Under this scenario, we can see that Yamana is a little undervalued possibly due to debt (Even though it clearly would have less debt than ABX). Its forward P/E, Revenue per share and book value would be considerably better and the dividend would be nearly identical for all three. Not to mention that since it will be bought at current share price you will in essence get three shares or more per each share of its larger brothers when investing based on dollar amounts.
DIV-GAP updates and portfolio adjustments
The DIV-GAP portfolio was set up for long-term wealth-building. Diversification rules were adjusted off market standards and the mentioned mixture brought up by Jim Cramer's Mad Money to create a balanced blend of stocks. For the purposes of gaining stability and appreciation in what should be a low growth time, I will be adding both AUY and ABX to the online portfolio in equal, full positions.
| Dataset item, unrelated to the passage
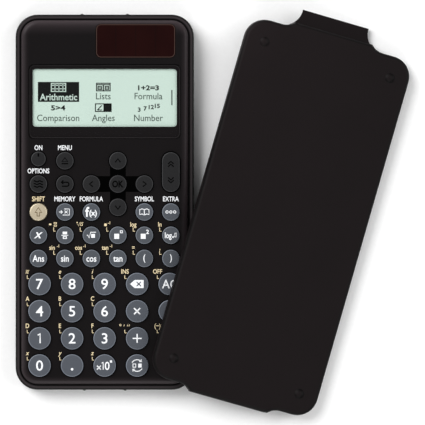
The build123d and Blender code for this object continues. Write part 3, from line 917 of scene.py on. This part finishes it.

The timing is late for the early stages of precious metals comeback, but I believe there is a lot more room to run as reasoned above.
I will technically be over-weighting the online portfolio - which is closely following my personal one - with the buys of these stocks. It seems prudent to do this in order to keep more portions of the portfolio grounded in "sound money" that are based on a physical, tangible asset that cannot be as easily manipulated. While these stocks should be wise investments, I would urge investors to look long term at owning precious metals physically as well.
Disclosure: I am/we are long AUY.
I wrote this article myself, and it expresses my own opinions. I am not receiving compensation for it (other than from Seeking Alpha). I have no business relationship with any company whose stock is mentioned in this article.
Additional disclosure: I am personally considering investing in both ABX and GG.